Finalement, le pacte migratoire est une violation de la dignité humaine. Le transfert de demandeurs d’asile vers un pays tiers, sans garanties solides quant à leurs droits et leur sécurité, va à l’encontre des normes européennes et internationales en matière de droits de l’homme. La détention des migrants dans des conditions quasi-prisonnières en Albanie (sans droit de quitter les centres de détention), loin de tout soutien juridique et humanitaire adéquat, pourrait constituer un traitement inhumain ou dégradant. L’Union européenne et ses États membres sont tenus de garantir le respect de la dignité humaine, indépendamment de la localisation des centres d’accueil.

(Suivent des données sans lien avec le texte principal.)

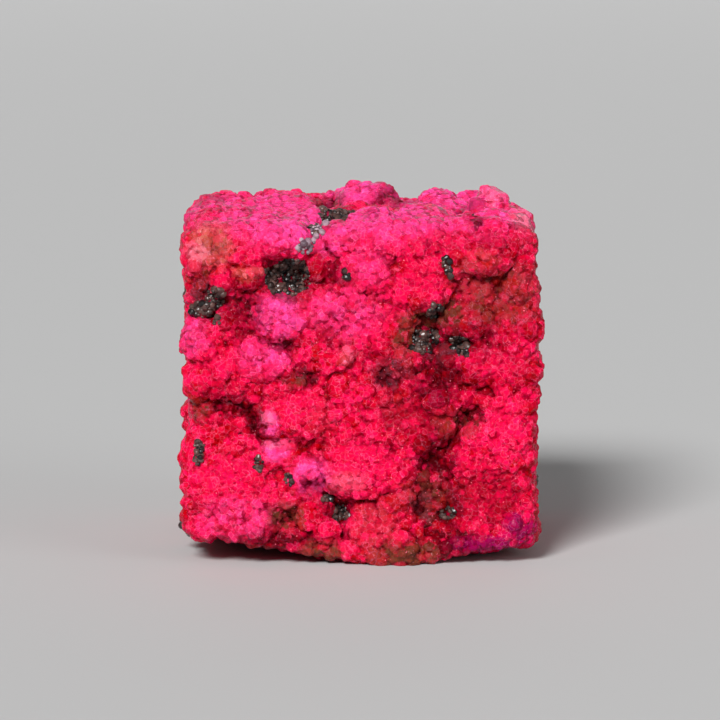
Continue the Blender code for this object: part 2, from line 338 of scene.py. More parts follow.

Les implications politiques et les réactions en Europe
L’accord migratoire entre l’Italie et l’Albanie illustre un changement de cap dans la gestion migratoire européenne. L’Union européenne, sous l’impulsion de la présidente de la Commission Ursula von der Leyen, soutient l’idée de créer des centres de traitement en dehors du territoire européen. Cependant, cette approche est critiquée par des organisations de défense des droits de l’homme, qui estiment que l’externalisation des centres d’asile crée un dangereux précédent en matière de droits et de protection des migrants.
Cette politique migratoire est également controversée en Italie, où des divisions apparaissent entre le gouvernement et le pouvoir judiciaire. Les tensions entre les branches exécutives et judiciaires mettent en lumière les défis auxquels est confronté le pays dans la mise en œuvre de ses politiques migratoires, dans un contexte de pression accrue des flux migratoires en Méditerranée.
Echec de la “pensée originale” de Von Der Leyen et de Meloni
L’externalisation de la gestion des migrants vers des pays tiers, comme le propose l’accord entre l’Italie et l’Albanie, reste un sujet hautement litigieux. Outre les difficultés juridiques et politiques, ce projet porte atteinte aux droits fondamentaux des demandeurs d’asile et affaiblit les obligations des États européens en matière de protection internationale. Le projet ayant couté 670 millions d’euros, il a à peine survécu 3 jours et accueilli 16 migrants, avant d’être anéanti par la justice.